Lazy eyes listen
The United States has developed a Foreign Malign Influence Center to address foreign threats to elections as well as “public opinion” within the country, according to Avril Haines, Director of National Intelligence, during a Senate Armed Services Committee hearing on Thursday.
The FMIC, which reports to the Director of National Intelligence, has access to “all intelligence possessed or created pertaining to foreign malign information, including election security.” Its director, Jeffrey Wichman, was previously the CIA’s Counterintelligence Mission Center’s chief of analysis.
For the purposes of the agency, ‘foreign’ means originating in Russia, Iran, China, North Korea, or “any other foreign country that the Director of the Center” deems appropriate, while ‘foreign malign influence’ is defined as “any hostile effort undertaken by, or at the direction of, or on behalf of, or with the substantial support of,” one of the named countries to influence, covertly or overtly, US government or state policy or “public opinion within the United States.”
While the FMIC was allegedly established in September in response to recent legislation, Thursday’s session was the first public acknowledgement of its existence.

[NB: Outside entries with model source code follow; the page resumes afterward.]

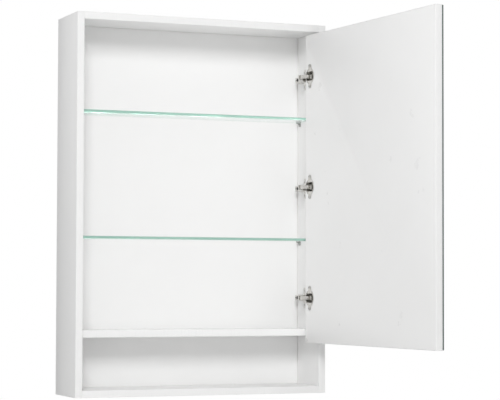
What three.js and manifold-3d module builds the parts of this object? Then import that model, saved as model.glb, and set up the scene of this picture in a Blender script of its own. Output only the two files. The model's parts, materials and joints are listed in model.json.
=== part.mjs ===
// Wall-hung medicine cabinet: white laminated carcass, two glass shelves on pins, an open
// niche below, and a mirrored door that is inset between the sides on three concealed hinges.
// Millimetres, +Z up. X runs to the right seen from the front, Y runs towards the wall.
// The origin is the centre of the hanging rail's rear face, which lies on the wall.
import * as THREE from "three";
import { RoundedBoxGeometry } from "three/addons/geometries/RoundedBoxGeometry.js";
import { mergeVertices } from "three/addons/utils/BufferGeometryUtils.js";
import Module from "manifold-3d";

const wasm = await Module();
wasm.setup();

// ---- carcass ----
const WIDTH = 600;
const HEIGHT = 850;
const DEPTH = 150;
const BOARD = 16;
const BOARD_EDGE = 0.6; // softened arrises of the boards
const INNER_X = WIDTH / 2 - BOARD; // inner face of each side panel
const SHELF_BOTTOM = 131; // underside of the fixed shelf above the cabinet's underside
const SHELF_SETBACK = 22; // fixed shelf behind the front plane
const BACK_THICKNESS = 8;
const BACK_FACE = 122; // front of the back panel behind the front plane
const GROOVE_DEPTH = 6; // grooves that hold the back panel
const GROOVE_PLAY = 0.3;

// ---- hanging rail and keyhole hangers ----
const RAIL_HEIGHT = 80;
const RAIL_CENTRE = HEIGHT - BOARD - RAIL_HEIGHT / 2;
const RAIL_THICKNESS = DEPTH - BACK_FACE - BACK_THICKNESS;
const HANGER_X = 230;
const HANGER = { width: 40, height: 60, thickness: 2, slot: 7, head: 14, screwRise: 22 };

// ---- glass shelves ----
const GLASS = { thickness: 6, front: 30, play: 2, edge: 0.5 };
const GLASS_TOPS = [355.9, 636.7]; // upper faces above the cabinet's underside
const PIN = { front: 50, rear: 108, radius: 2.5, depth: 8, reach: 9, width: 8, drop: 9 };

// ---- door, closed: x from the right side panel's inner face, y from the front plane ----
const DOOR_GAP = 2.5;
const DOOR_BOTTOM = 115.5;
const DOOR_TOP = 826;
const DOOR_WIDTH = 2 * INNER_X - 2 * DOOR_GAP;
const MIRROR = { thickness: 4, inset: 0.8, edge: 0.5 };
const DOOR_BACK = MIRROR.thickness + BOARD; // the door's inner face behind the front plane
const GLUE_GAP = 0.3;

// ---- concealed hinges ----
const HINGE_HEIGHTS = [218, 474, 730];
const OPEN_ANGLE = THREE.MathUtils.degToRad(94);
const LINK_RATIO = -0.173; // turn of the link for each unit of the door's own turn
const ARM_PIVOT = new THREE.Vector2(-31, 31); // in the nose of the arm
const CUP_PIVOT = new THREE.Vector2(-11.2, 10.4); // in the cup, door closed
const PIVOT_RADIUS = 1.2;
const LINK = { half: 4.2, eye: 2.4, bore: 1.32, thickness: 2 };
const ARM = { half: 6.2, cheekInner: 4.6 };
const CUP = { fromEdge: 21.5, radius: 17.5, wall: 0.5, depth: 13.5, rim: 1.2, rimRadius: 18.6 };
const CUP_FLANGE = { half: 28, width: 12, screw: 24 };
const PLATE = { centre: 75, half: 24, screw: 16, wing: 11, thickness: 2.2, bodyHalf: 7.4 };

const laminate = new THREE.MeshStandardMaterial({ color: 0xf4f4f3, roughness: 0.35, metalness: 0 });
const boardCore = new THREE.MeshStandardMaterial({ color: 0xece9e2, roughness: 0.6, metalness: 0 });
const shelfGlass = new THREE.MeshStandardMaterial({ color: 0x9fcfba, roughness: 0.05, metalness: 0 });
const silvered = new THREE.MeshStandardMaterial({ color: 0xd8dcdd, roughness: 0.03, metalness: 1 });
const nickel = new THREE.MeshStandardMaterial({ color: 0xb9b7b2, roughness: 0.28, metalness: 1 });
const zinc = new THREE.MeshStandardMaterial({ color: 0xa9abad, roughness: 0.4, metalness: 1 });
const pinMetal = new THREE.MeshStandardMaterial({ color: 0xc3c3c1, roughness: 0.3, metalness: 1 });

// ---- solids ----
function solid(geometry) {
  const bare = geometry.clone();
  bare.deleteAttribute("normal");
  bare.deleteAttribute("uv");
  const merged = mergeVertices(bare, 1e-4);
  return new wasm.Manifold(new wasm.Mesh({
    numProp: 3,
    vertProperties: new Float32Array(merged.attributes.position.array),
    triVerts: new Uint32Array(merged.index.array),
  }));
}

function geometryOf(manifold) {
  const mesh = manifold.getMesh();
  const points = new Float32Array(mesh.vertProperties);
  const geometry = new THREE.BufferGeometry();
  geometry.setAttribute("position", new THREE.BufferAttribute(points, 3));
  geometry.setIndex(new THREE.BufferAttribute(new Uint32Array(mesh.triVerts), 1));
  geometry.computeVertexNormals();
  return geometry;
}

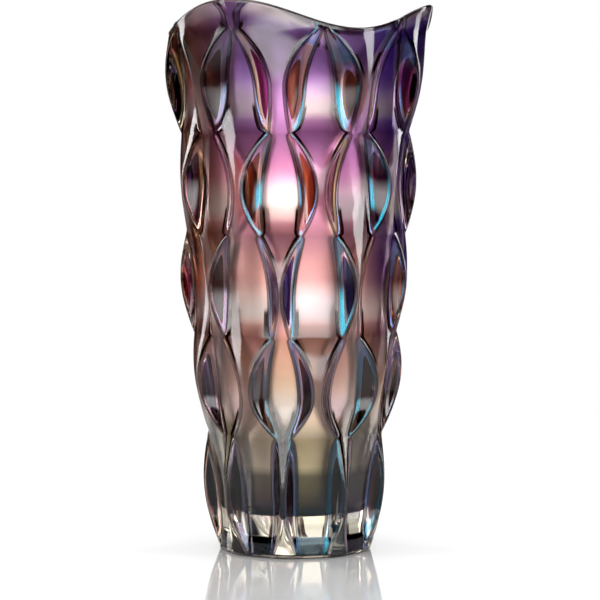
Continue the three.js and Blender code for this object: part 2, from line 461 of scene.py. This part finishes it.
class Maker:
    """Builds the nodes of one material or world."""

    def __init__(self, material):
        material.use_nodes = True
        self.tree = material.node_tree
        self.tree.nodes.clear()

    def node(self, kind, settings=None, sockets=(), output=0):
        """Adds a node: its settings, then its sockets' values or links. Returns one output."""
        made = self.tree.nodes.new(kind)
        for name, value in (settings or {}).items():
            if name == "stops":
                self.set_stops(made.color_ramp, value)
            elif name == "points":
                self.set_points(made.mapping, value)
            else:
                setattr(made, name, value)
        pairs = sockets.items() if isinstance(sockets, dict) else enumerate(sockets)
        for key, value in pairs:
            target = made.inputs[key]
            if isinstance(value, Value):
                self.tree.links.new(value.socket, target)
            else:
                target.default_value = value
        if made.outputs:
            return Value(self, made.outputs[output])

    def set_stops(self, ramp, stops):
        while len(ramp.elements) < len(stops):
            ramp.elements.new(0.5)
        for element, (place, colour) in zip(ramp.elements, stops):
            element.position = place
            element.color = (*colour, 1)

    def set_points(self, mapping, points):
        curve = mapping.curves[0].points
        while len(curve) < len(points):
            curve.new(0.5, 0.5)
        for point, place in zip(curve, points):
            point.location = place
        mapping.update()

    def math(self, operation, *values):
        return self.node("ShaderNodeMath", {"operation": operation}, values)

    def mark(self, name):
        """A value that the mesh carries."""
        return self.node("ShaderNodeAttribute", {"attribute_name": name}, output=2)

    def place(self):
        """The place of a point on the object, in metres."""
        return self.node("ShaderNodeTexCoord", output=3)

    def parts(self, vector):
        """The x, y and z of a vector."""
        return [self.node("ShaderNodeSeparateXYZ", None, [vector], axis) for axis in range(3)]

    def height(self):
        """Height above the table in metres."""
        return self.parts(self.place())[2]

    def ramp(self, value, stops):
        return self.node("ShaderNodeValToRGB", {"stops": stops}, [value])

    def ramp_up(self, value, low, high):
        """0 before low and 1 after high, with a smooth climb between. low may be the higher."""
        settings = {"interpolation_type": "SMOOTHSTEP"}
        if low > high:
            return 1 - self.ramp_up(value, high, low)
        return self.node("ShaderNodeMapRange", settings, {0: value, 1: low, 2: high})

    def mix(self, factor, first, second, blend="MIX"):
        settings = {"data_type": "RGBA", "blend_type": blend, "clamp_factor": True}
        return self.node("ShaderNodeMix", settings, {0: factor, 6: first, 7: second}, 2)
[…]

Its creation sparked debate, with some lawmakers and intelligence officials questioning the need for another entity with the same mandate as the Global Engagement Center, a State Department subsidiary tasked with disseminating American propaganda to combat foreign propaganda.
In Thursday’s hearing, Haines addressed some of those concerns, stating that the FMIC was seeking to “assist the Global Engagement Center and others throughout the US government in understanding what are the plans and intentions of the key actors in this space: China, Russia, Iran, and so on.”

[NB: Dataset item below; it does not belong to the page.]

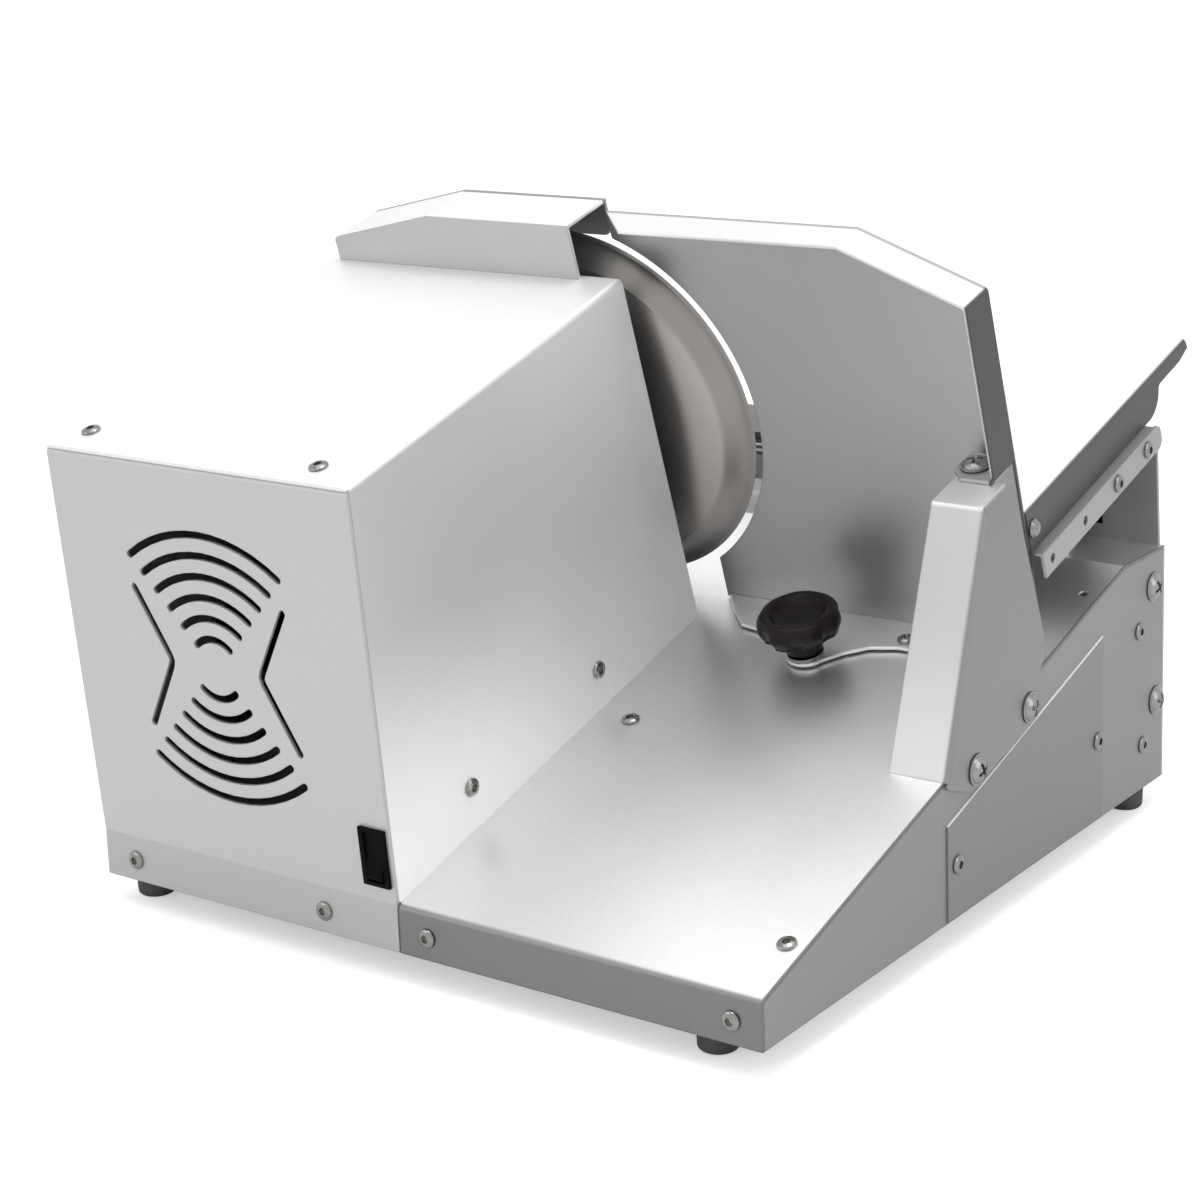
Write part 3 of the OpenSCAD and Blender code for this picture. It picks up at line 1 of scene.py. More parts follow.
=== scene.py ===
"""Looks of the folded-sheet meat slicer: finishes of every sheet, and the pieces that are worked out here."""

import json
from math import cos, pi, radians, sin

import bpy
import numpy as np
from mathutils import Matrix, Vector


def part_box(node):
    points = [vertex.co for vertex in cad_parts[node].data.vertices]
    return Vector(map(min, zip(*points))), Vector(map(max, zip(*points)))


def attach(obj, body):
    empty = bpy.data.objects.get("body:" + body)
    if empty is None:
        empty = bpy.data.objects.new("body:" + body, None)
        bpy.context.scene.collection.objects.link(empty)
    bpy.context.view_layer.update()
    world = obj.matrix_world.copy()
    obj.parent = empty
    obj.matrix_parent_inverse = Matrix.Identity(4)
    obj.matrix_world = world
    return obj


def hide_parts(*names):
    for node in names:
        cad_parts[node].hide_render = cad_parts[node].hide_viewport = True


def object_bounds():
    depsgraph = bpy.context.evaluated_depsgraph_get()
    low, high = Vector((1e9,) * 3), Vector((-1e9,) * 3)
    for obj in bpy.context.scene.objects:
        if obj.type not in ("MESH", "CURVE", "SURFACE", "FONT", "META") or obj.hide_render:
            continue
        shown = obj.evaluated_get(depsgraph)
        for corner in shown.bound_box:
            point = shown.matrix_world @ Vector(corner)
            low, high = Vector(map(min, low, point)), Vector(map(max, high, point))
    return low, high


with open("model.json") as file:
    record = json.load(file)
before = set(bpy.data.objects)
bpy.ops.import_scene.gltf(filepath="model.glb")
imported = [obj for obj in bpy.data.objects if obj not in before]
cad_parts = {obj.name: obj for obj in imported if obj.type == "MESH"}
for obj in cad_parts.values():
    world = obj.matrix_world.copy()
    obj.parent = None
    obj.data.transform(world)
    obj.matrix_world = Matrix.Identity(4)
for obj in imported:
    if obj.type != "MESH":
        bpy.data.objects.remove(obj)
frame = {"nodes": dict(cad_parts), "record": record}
cad_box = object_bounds()
nodes = frame["nodes"]
MM = 0.001

# Where the machine stands in the frame: x to the right, y to the rear, z up from the base's underside.
# The deck climbs along u, and v stands square on it. Both start at the front edge of the deck.

BODY_D = 450 * MM
FLANGE_H = 26.5 * MM
SLOPE = radians(17)
BLADE_X, BLADE_V = 155.5 * MM, 126.4 * MM
KNOB_X, KNOB_U = 311.6 * MM, 272 * MM
panel_low, panel_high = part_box("rear_panel")
ORIGIN = np.array([panel_low.x, panel_high.y - BODY_D, panel_low.z])
DECK_START = ORIGIN + np.array([0, 0, FLANGE_H])
ALONG_U = np.array([0, cos(SLOPE), sin(SLOPE)])
ALONG_V = np.array([0, -sin(SLOPE), cos(SLOPE)])
ALONG_X = np.array([1.0, 0, 0])
BLADE_AT = DECK_START + BLADE_X * ALONG_X + BLADE_V * ALONG_V
KNOB_AT = DECK_START + KNOB_X * ALONG_X + KNOB_U * ALONG_U

# Camera, fitted to the straight edges of the housing, the deck and the wall

CAMERA_TURN = radians(33.90)
CAMERA_TILT = radians(12.31)
CAMERA_ROLL = radians(-1.32)
CAMERA_AT = np.array([1092.1, -950.9, 556.0]) * MM
SENSOR = 36.0
IMAGE_SIZE = 1200
FOCAL_PIXELS = 2584
AXIS_PIXEL = (754, 431)
SEEN_TO = 50.0


def make_camera():
    """The camera looks along a turn about z, then a tilt down, then a roll about its own axis."""
    a, e, r = CAMERA_TURN, CAMERA_TILT, CAMERA_ROLL
    ahead = np.array([-sin(a) * cos(e), cos(a) * cos(e), -sin(e)])
    right = np.array([cos(a), sin(a), 0])
    up = np.cross(right, ahead)
    rolled_right = cos(r) * right + sin(r) * up
    rolled_up = cos(r) * up - sin(r) * right
    data = bpy.data.cameras.new("camera")
    data.sensor_width = SENSOR
    data.lens = SENSOR * FOCAL_PIXELS / IMAGE_SIZE
    data.shift_x = (IMAGE_SIZE / 2 - AXIS_PIXEL[0]) / IMAGE_SIZE
    data.shift_y = (AXIS_PIXEL[1] - IMAGE_SIZE / 2) / IMAGE_SIZE
    data.clip_end = SEEN_TO
    turn = Matrix([[rolled_right[i], rolled_up[i], -ahead[i]] for i in range(3)]).to_4x4()
    camera = bpy.data.objects.new("camera", data)
    camera.matrix_world = Matrix.Translation(Vector(ORIGIN + CAMERA_AT)) @ turn
    bpy.context.scene.collection.objects.link(camera)
    bpy.context.scene.camera = camera


# Meshes

SHARP_ANGLE = radians(38)


def new_piece(name, points, faces, smooth=True):
    """A piece in the scene; a smooth one keeps the edges sharper than SHARP_ANGLE."""
    mesh = bpy.data.meshes.new(name)
    mesh.from_pydata(np.asarray(points).tolist(), [], [list(f) for f in faces])
    mesh.polygons.foreach_set("use_smooth", np.full(len(mesh.polygons), smooth))
    mesh.update()
    if smooth:
        mesh.set_sharp_from_angle(angle=SHARP_ANGLE)
    piece = bpy.data.objects.new(name, mesh)
    bpy.context.scene.collection.objects.link(piece)
    return piece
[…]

Since Donald Trump’s election in 2016, countering ‘foreign disinformation’ has become something of an obsession for government bureaucrats, with half a dozen new bodies cropping up. Along with the GEC, which was established in 2017, the Pentagon quietly established an Influence and Perception Management Office last year, joining the Department of Homeland Security’s Foreign Influence and Interference Branch, Countering Foreign Influence Task Force, and the doomed Disinformation Governance Board, as well as the FBI’s Foreign Influence Task Force.
However, Pentagon contractor RAND Corporation has admitted that Russia’s role is likely exaggerated. In a research completed last year, the think tank warned that blaming Moscow for all material that Washington does not like is likely to backfire, encouraging the Defense Department to prevent “overattribution of disinformation on social media to Russia.”
“Pointing the finger at Russia in every instance of activity on social media resembling Russian interference distorts understanding of the threat,” the report stated.